La decisión final llegó a las 3:17 de la madrugada, de nuevo frente al cuadro. Esta vez, la Gioconda habló con claridad de confesionario:

—Leonardo pintó mil futuros posibles. En novecientos noventa y nueve, la humanidad se destruye. Este es el único donde el arte sobrevive, pero solo si permanece misterioso. Si revelas las predicciones, los humanos dejarán de crear. ¿Para qué escribir si ya todo está dicho? ¿Para qué pintar si ya todo está visto?

—¿Y mi hija?

—En los futuros donde se salva, tú revelas las predicciones. La humanidad pierde el arte, la curiosidad, la esperanza. Los humanos se convierten en espectadores de su propio destino. Ella vive en un mundo muerto.

—¿Y si elijo el silencio?

La sonrisa se amplió otros 0,1 milímetros.

La conferencia de prensa mundial fue un modelo de actuación. Berger mostró datos falsos, análisis erróneos, conclusiones ridículas. Los periodistas se fueron decepcionados pero aliviados. El mundo prefería el misterio a la certeza.

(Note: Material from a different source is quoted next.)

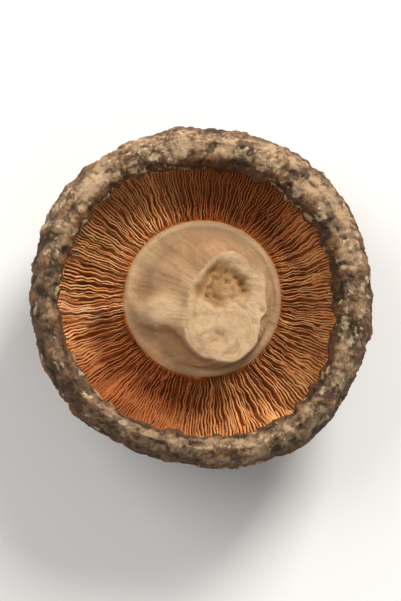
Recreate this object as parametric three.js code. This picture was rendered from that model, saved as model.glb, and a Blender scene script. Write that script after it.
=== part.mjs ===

—Por último… —anunció Berger—. La Gioconda será trasladada a una bóveda climática especial. Por tiempo indefinido. Para su protección.

En el hospital, seis meses después, los médicos no podían explicar la remisión completa de Éloïse. «Milagrosa», la llamaron, palabra que la ciencia usa cuando se queda sin vocabulario.

Cuando un día Berger visitó la bóveda, el cuadro ya no vibraba. La sonrisa se había estabilizado en un incremento total de 0,3 milímetros. En el registro de entrada, escribió:

Vine a agradecerle su silencio.

Debajo, con letra que no era la suya, alguien había añadido:

De nada.

De los trece códices vincinianos, doce fueron destruidos en un incendio accidental el 16 de julio de 2029. El decimotercero desapareció de los Archivos Vaticanos esa misma noche. El cardenal Torretti fue encontrado en la Capilla Sixtina, sonriendo exactamente como la Gioconda, muerto al menos cuarenta y ocho horas antes.

Pierre Menard publicó un paper demostrando matemáticamente que sus propios descubrimientos eran imposibles. Se retiró a enseñar acústica básica en Burdeos. La doctora Laura Chen regresó a Beijing, donde algunas veces asegura escuchar vibraciones en pinturas de la dinastía Song. Umberto Rossi nunca volvió a escribir sobre semiótica. Su último libro, Tratado sobre la Bendita Ignorancia, argumenta que el conocimiento perfecto es la única forma de locura incurable. Jean-Baptiste Berger sigue dirigiendo el Louvre. De vez en cuando, a las 3:17 de la madrugada, visita la bóveda donde la Gioconda espera. Ya no hablan. No es necesario.

En el pueblo de Avalleris, la capilla de Santa Lucía se derrumbó de forma inexplicable. Entre las ruinas, los lugareños encontraron un códice que nadie puede leer. Está escrito en un idioma que podría proceder del futuro.